Exercise brief: Give every entry again, word for word and in full.

Stored data:
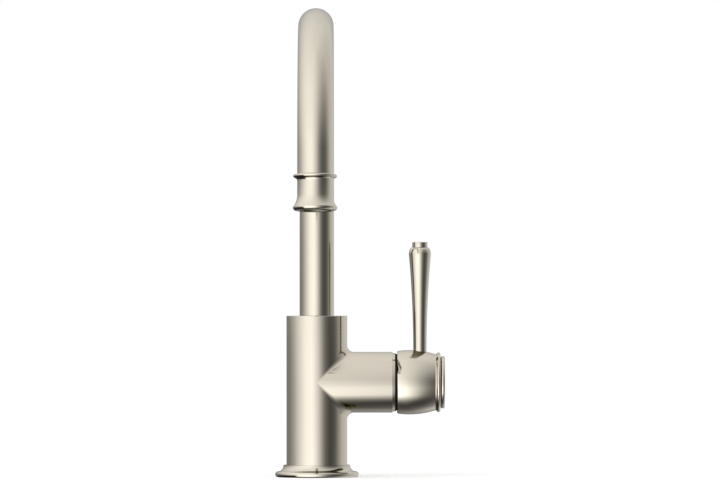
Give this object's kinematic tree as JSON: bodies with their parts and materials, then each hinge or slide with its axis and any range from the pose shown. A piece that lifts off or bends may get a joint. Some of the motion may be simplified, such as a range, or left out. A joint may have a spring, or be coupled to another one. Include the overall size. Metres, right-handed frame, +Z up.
{
  "type": "gooseneck basin mixer",
  "caption": "Deck-mounted basin mixer: straight round body with a side branch and upright lever, a tall swivelling gooseneck spout, and an aerator outlet.",
  "frame": {"origin": "mouth of the fixing stud's threaded hole, on the deck plane and on the body's axis", "axes": "+Z up along the body, -Y the way the spout points, +X along the side branch to the lever"},
  "size_m": [0.1258, 0.2477, 0.3434],
  "materials": {
    "satin_nickel": "brass castings and tube, satin nickel plated",
    "raw_brass": "machined, unplated",
    "steel": "machined stainless steel",
    "black_rubber": "moulded EPDM",
    "white_acetal": "moulded",
    "grey_acetal": "moulded",
    "blue_acetal": "moulded",
    "alumina": "lapped alumina"
  },
  "bodies": {
    "mixer_body": {"body_casting": "satin_nickel", "base_flange": "satin_nickel", "base_seal": "black_rubber", "branch_dome": "satin_nickel", "wiper_ring": "black_rubber", "cartridge_nut": "raw_brass", "cartridge_housing": "white_acetal", "cartridge_base": "white_acetal", "port_seals": "black_rubber", "disc_seals": "black_rubber", "fixed_disc": "alumina", "spout_slip_ring": "white_acetal", "spout_grub_screw": "steel"},
    "spout": {"spout_tube": "satin_nickel", "spout_spigot": "raw_brass", "spout_o_rings": "black_rubber", "outlet_collar": "satin_nickel", "aerator_housing": "satin_nickel", "aerator_core": "grey_acetal", "aerator_mesh": "steel", "aerator_washer": "black_rubber"},
    "rotor": {"cartridge_rotor": "grey_acetal", "rotor_seal": "black_rubber", "pivot_pin": "steel"},
    "disc_slider": {"moving_disc": "alumina", "disc_carrier": "blue_acetal"},
    "handle": {"cartridge_spindle": "steel", "handle_hub": "satin_nickel", "hub_bead_ring": "satin_nickel", "hub_end_cap": "satin_nickel", "hub_screw": "steel", "lever_stud": "steel", "lever_rod": "satin_nickel", "lever_tip": "satin_nickel"}
  },
  "joints": [
    {"name": "spout_swivel", "type": "hinge", "parent": "mixer_body", "child": "spout", "pos_m": [0, 0, 0.0975], "axis": [0, 0, 1], "continuous": true},
    {"name": "temperature_turn", "type": "hinge", "parent": "mixer_body", "child": "rotor", "pos_m": [0.0405, 0, 0.0702], "axis": [1, 0, 0], "range_deg": [-45, 45]},
    {"name": "flow_tilt", "type": "hinge", "parent": "rotor", "child": "handle", "pos_m": [0.04605, 0, 0.0702], "axis": [0, 1, 0], "range_deg": [0, 20]},
    {"name": "disc_slide", "type": "slide", "parent": "rotor", "child": "disc_slider", "axis": [0, 0, 1], "range_m": [0, 0.0033]}
  ],
  "couplings": [
    {"joint": "disc_slide", "follows": "flow_tilt", "m_per_rad": 0.009}
  ]
}
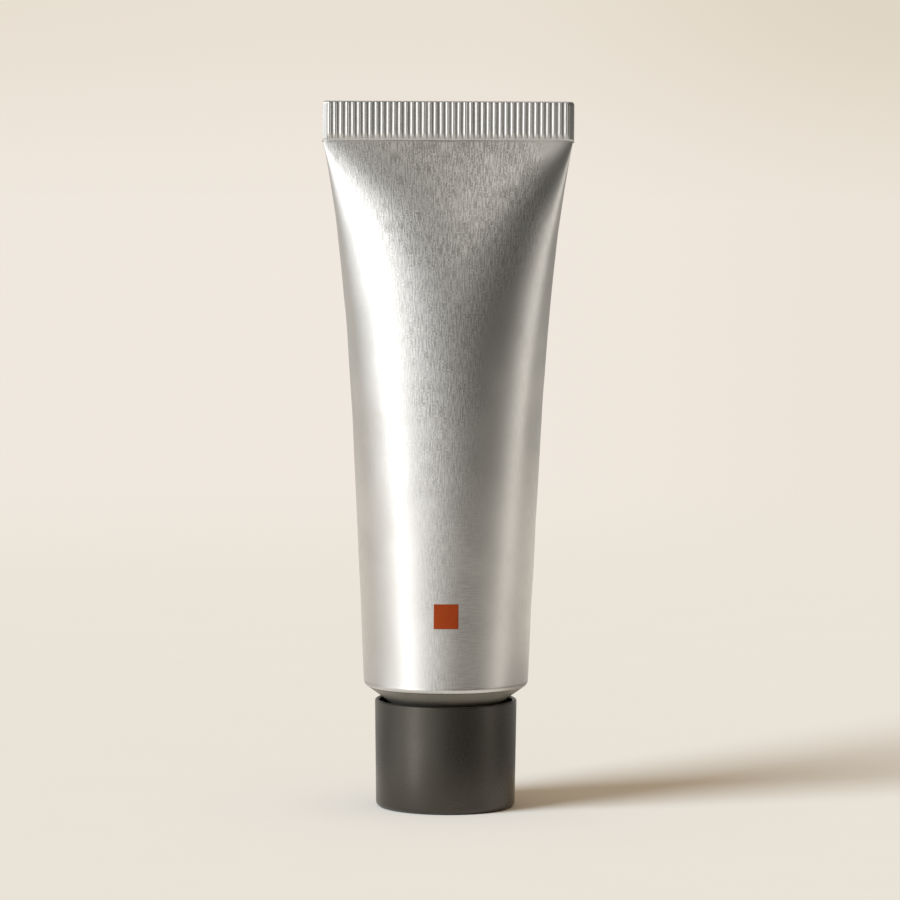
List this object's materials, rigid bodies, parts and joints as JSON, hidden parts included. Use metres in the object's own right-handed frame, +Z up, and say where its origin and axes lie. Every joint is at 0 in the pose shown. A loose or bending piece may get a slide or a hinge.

Finished task:
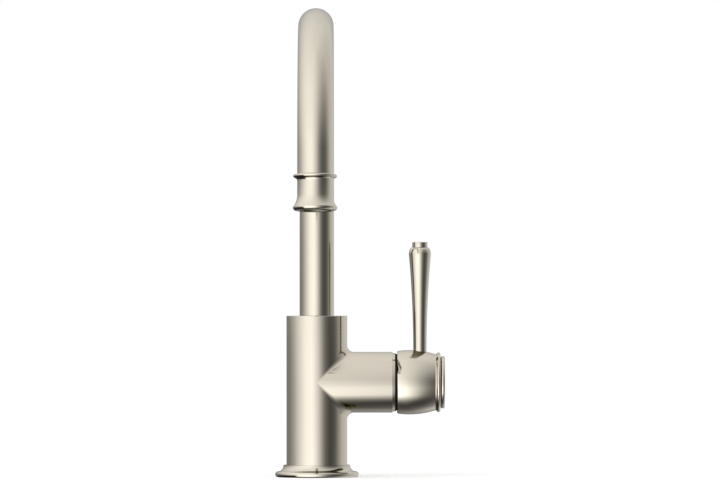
Give this object's kinematic tree as JSON: bodies with their parts and materials, then each hinge or slide with its axis and any range from the pose shown. A piece that lifts off or bends may get a joint. Some of the motion may be simplified, such as a range, or left out. A joint may have a spring, or be coupled to another one. Include the overall size. Metres, right-handed frame, +Z up.
{
  "type": "gooseneck basin mixer",
  "caption": "Deck-mounted basin mixer: straight round body with a side branch and upright lever, a tall swivelling gooseneck spout, and an aerator outlet.",
  "frame": {"origin": "mouth of the fixing stud's threaded hole, on the deck plane and on the body's axis", "axes": "+Z up along the body, -Y the way the spout points, +X along the side branch to the lever"},
  "size_m": [0.1258, 0.2477, 0.3434],
  "materials": {
    "satin_nickel": "brass castings and tube, satin nickel plated",
    "raw_brass": "machined, unplated",
    "steel": "machined stainless steel",
    "black_rubber": "moulded EPDM",
    "white_acetal": "moulded",
    "grey_acetal": "moulded",
    "blue_acetal": "moulded",
    "alumina": "lapped alumina"
  },
  "bodies": {
    "mixer_body": {"body_casting": "satin_nickel", "base_flange": "satin_nickel", "base_seal": "black_rubber", "branch_dome": "satin_nickel", "wiper_ring": "black_rubber", "cartridge_nut": "raw_brass", "cartridge_housing": "white_acetal", "cartridge_base": "white_acetal", "port_seals": "black_rubber", "disc_seals": "black_rubber", "fixed_disc": "alumina", "spout_slip_ring": "white_acetal", "spout_grub_screw": "steel"},
    "spout": {"spout_tube": "satin_nickel", "spout_spigot": "raw_brass", "spout_o_rings": "black_rubber", "outlet_collar": "satin_nickel", "aerator_housing": "satin_nickel", "aerator_core": "grey_acetal", "aerator_mesh": "steel", "aerator_washer": "black_rubber"},
    "rotor": {"cartridge_rotor": "grey_acetal", "rotor_seal": "black_rubber", "pivot_pin": "steel"},
    "disc_slider": {"moving_disc": "alumina", "disc_carrier": "blue_acetal"},
    "handle": {"cartridge_spindle": "steel", "handle_hub": "satin_nickel", "hub_bead_ring": "satin_nickel", "hub_end_cap": "satin_nickel", "hub_screw": "steel", "lever_stud": "steel", "lever_rod": "satin_nickel", "lever_tip": "satin_nickel"}
  },
  "joints": [
    {"name": "spout_swivel", "type": "hinge", "parent": "mixer_body", "child": "spout", "pos_m": [0, 0, 0.0975], "axis": [0, 0, 1], "continuous": true},
    {"name": "temperature_turn", "type": "hinge", "parent": "mixer_body", "child": "rotor", "pos_m": [0.0405, 0, 0.0702], "axis": [1, 0, 0], "range_deg": [-45, 45]},
    {"name": "flow_tilt", "type": "hinge", "parent": "rotor", "child": "handle", "pos_m": [0.04605, 0, 0.0702], "axis": [0, 1, 0], "range_deg": [0, 20]},
    {"name": "disc_slide", "type": "slide", "parent": "rotor", "child": "disc_slider", "axis": [0, 0, 1], "range_m": [0, 0.0033]}
  ],
  "couplings": [
    {"joint": "disc_slide", "follows": "flow_tilt", "m_per_rad": 0.009}
  ]
}
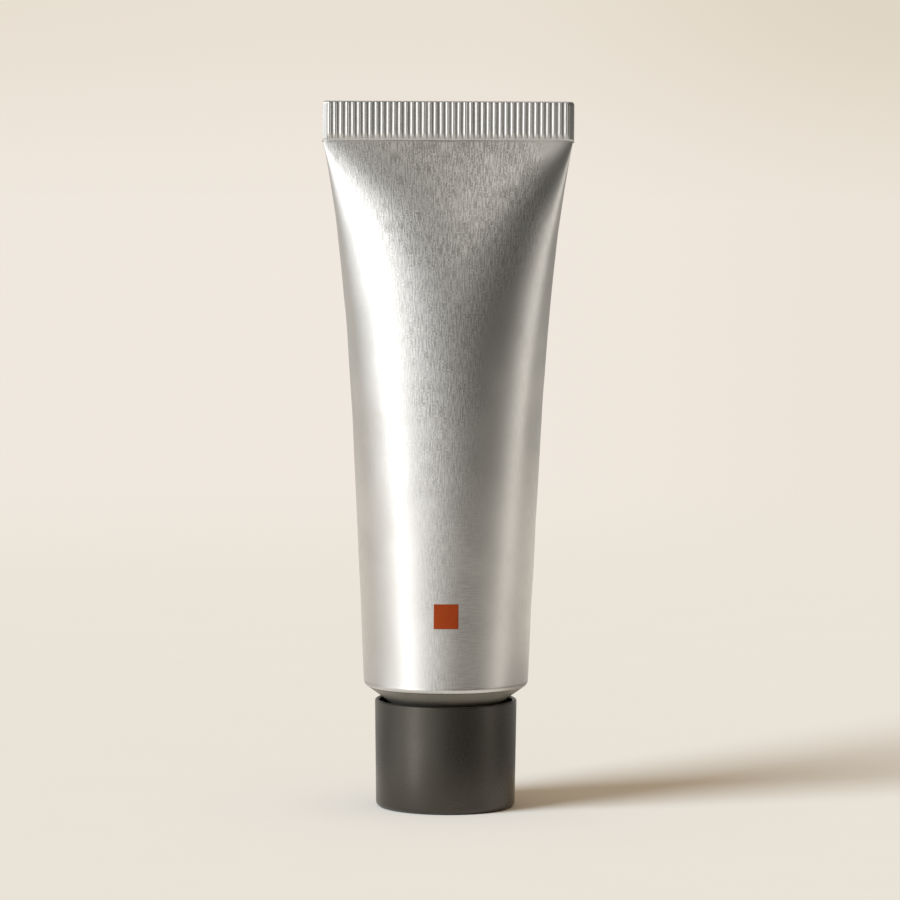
List this object's materials, rigid bodies, parts and joints as JSON, hidden parts included. Use metres in the object's own right-handed frame, +Z up, and say where its origin and axes lie. Every joint is at 0 in the pose shown. A loose or bending piece may get a slide or a hinge.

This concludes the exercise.